At low altitudes, any infrared emitted by the atmosphere is absorbed by the carbon dioxide molecules and can’t make it through. But there is a height where the atmosphere can radiate to space because there aren’t enough carbon dioxide molecules above it. Increasing the concentration of carbon dioxide means more molecules throughout the atmosphere and therefore this level has to go up towards space (at the lower height where light once could escape it now is more likely to hit other molecules and therefore not escape). Since the higher parts of the atmosphere are colder, there is less energy escaping to space than would be there at lower levels (smaller blackbody curve at lower temperatures) – so the planet loses less heat.

Eek. Sorry. I could have over-simplified this: more CO2 means more greenhouse warming. But I want to try to explain the whole story as I understand it (I am not an expert on climate modelling, so there are still huge simplifications in here I don’t know about!)

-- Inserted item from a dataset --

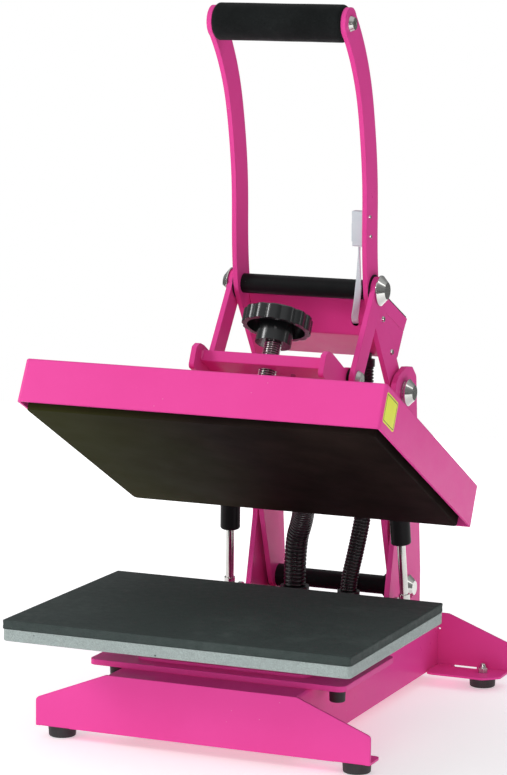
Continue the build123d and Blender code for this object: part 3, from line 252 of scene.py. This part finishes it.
def cast_aluminium():
    s = Shader("sand_cast_aluminium", Metallic=0.62, Specular_IOR_Level=0.5)
    s.bevel(0.0012)
    c = s.mix(s.ramp(s.noise(16.0, 5.0, 0.7), 0.3, 0.75), (0.46, 0.54, 0.52), (0.36, 0.43, 0.415))
    c = s.mix(s.ramp(s.noise(900.0, 2.0, 0.6), 0.35, 0.7), (0.29, 0.33, 0.32), c)
    c = s.mix(s.ramp(s.voronoi(230.0), 0.03, 0.12, 0.75, 0.0), c, (0.10, 0.115, 0.11))
    pit = s.math("MULTIPLY", s.ramp(s.voronoi(75.0), 0.05, 0.11, 1.0, 0.0), s.ramp(s.noise(14.0, 2.0), 0.50, 0.58))
    c = s.mix(pit, c, (0.035, 0.04, 0.04))
    s.color(c)
    s.rough(s.ramp(s.noise(240.0, 3.0, 0.6), 0.3, 0.75, 0.42, 0.66))
    s.bump(s.noise(900.0, 3.0, 0.65), 0.00035, 0.55)
    s.bump(s.ramp(s.voronoi(190.0), 0.0, 0.16), 0.0004, 0.5)
    s.bump(s.noise(60.0, 3.0, 0.6), 0.0008, 0.25)
    return s.mat


CAST = cast_aluminium()


def coated_plate():
    s = Shader("non_stick_coating", Coat_Weight=0.0, IOR=1.16, Specular_IOR_Level=0.06)
    s.bevel(0.0007)
    c = s.mix(s.ramp(s.noise(14.0, 5.0, 0.6), 0.35, 0.7), (0.010, 0.007, 0.006), (0.020, 0.013, 0.011))
    # painted reflection: a faint olive towards the left edge stands in for the surroundings reflected in the coating
    across = s.nt.nodes.new("ShaderNodeSeparateXYZ")
    s.link(s.coord, across.inputs[0])
    olive_reflection_mask = s.ramp(s.math("ADD", across.outputs["X"], s.math("MULTIPLY", s.noise(5.0, 3.0), 0.10)), -0.10, 0.055, 1.0, 0.0)
    # painted reflection: olive is mixed in where the mask is high, on the left
    c = s.mix(olive_reflection_mask, c, (0.030, 0.031, 0.009))
    c = s.mix(s.ramp(s.noise(900.0, 1.0), 0.72, 0.78, 0.0, 0.30), c, (0.050, 0.044, 0.036))
    s.color(c)
    s.rough(s.ramp(s.noise(22.0, 4.0, 0.6), 0.3, 0.75, 0.46, 0.58))
    s.bump(s.noise(1500.0, 2.0), 0.00004, 0.10)
    return s.mat


COATED = coated_plate()


def plastic(name, base, alt, rough, grain=0.0, coat=0.0, radius=0.0006, sheen=None):
    s = Shader(name, Coat_Weight=coat, Coat_Roughness=0.08, Specular_IOR_Level=0.5)
    s.bevel(radius)
    c = s.mix(s.ramp(s.noise(30.0, 4.0, 0.6), 0.3, 0.7), base, alt)
    # light rubbed patches on what a hand or a neighbour touches
    c = s.mix(s.ramp(s.noise(70.0, 6.0, 0.8), 0.66, 0.80, 0.0, 0.30), c, tuple(min(1.0, v * 1.6 + 0.02) for v in base))
    s.color(c)
    s.rough(s.ramp(s.noise(48.0, 5.0, 0.7), 0.3, 0.75, rough - 0.05, rough + 0.09))
    s.bump(s.noise(1400.0, 2.0), 0.00012, 0.15 + grain)
    return s.mat


GLOSS_BLACK = plastic("gloss_black_plastic", (0.007, 0.0095, 0.0095), (0.011, 0.0145, 0.0145), 0.20, 0.0, 0.35)
MATT_BLACK = plastic("matt_black_plastic", (0.009, 0.011, 0.011), (0.014, 0.017, 0.017), 0.40, 0.1)
CONDUIT = plastic("conduit_polyamide", (0.006, 0.007, 0.007), (0.010, 0.011, 0.011), 0.28, 0.05)
WHITE_PLASTIC = plastic("white_plastic", (0.70, 0.80, 0.82), (0.64, 0.74, 0.77), 0.36, 0.05, 0.05)
GREY_BUTTON = plastic("grey_button", (0.50, 0.51, 0.53), (0.44, 0.45, 0.47), 0.48, 0.2)
RED_BUTTON = plastic("red_button", (0.56, 0.022, 0.024), (0.48, 0.018, 0.020), 0.30, 0.1, 0.2)
RUBBER = plastic("moulded_rubber", (0.016, 0.016, 0.016), (0.026, 0.026, 0.026), 0.56, 0.5)
BOARD = plastic("circuit_laminate", (0.03, 0.17, 0.07), (0.02, 0.13, 0.05), 0.35, 0.1, 0.3)
FIBRE = plastic("mineral_fibre", (0.70, 0.66, 0.56), (0.60, 0.56, 0.46), 0.85, 0.8)


def glass():
    s = Shader("display_glass", Coat_Weight=0.6, Coat_Roughness=0.04)
    s.color(s.mix(s.ramp(s.noise(40.0, 3.0), 0.3, 0.7), (0.020, 0.026, 0.022), (0.030, 0.036, 0.030)))
    s.rough(s.ramp(s.noise(90.0, 4.0), 0.3, 0.75, 0.06, 0.14))
    return s.mat


GLASS = glass()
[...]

One last point: water vapour and carbon dioxide are not the only greenhouse gases. Methane is another important one – with four hydrogen atoms round a carbon atom, it has a lot of vibrational modes – but there’s not as much of it in the atmosphere as there is carbon dioxide. It is also increasing. The refrigerants (HFCs, HCFCs, CFCs) don’t only damage the ozone layer (ozone has vibrational modes that block UV on the way in) but are also very potent greenhouse gases – partly because they don’t occur naturally so they absorb wavelengths nothing is absorbing already. There are currently very low levels of these, but if we don’t dispose of our old refrigerators and air conditioning units carefully we’ll release them into the atmosphere and because there is no absorption at these wavelengths already – a small increase makes a big difference. Just think about how many air conditioning units there are – and the human feedback loop: more warming, more air conditioning, more refrigerant gases, more warming… (that’s why Project Drawdown puts disposing of refrigerant gases carefully as their number 1 activity for solving climate change problems).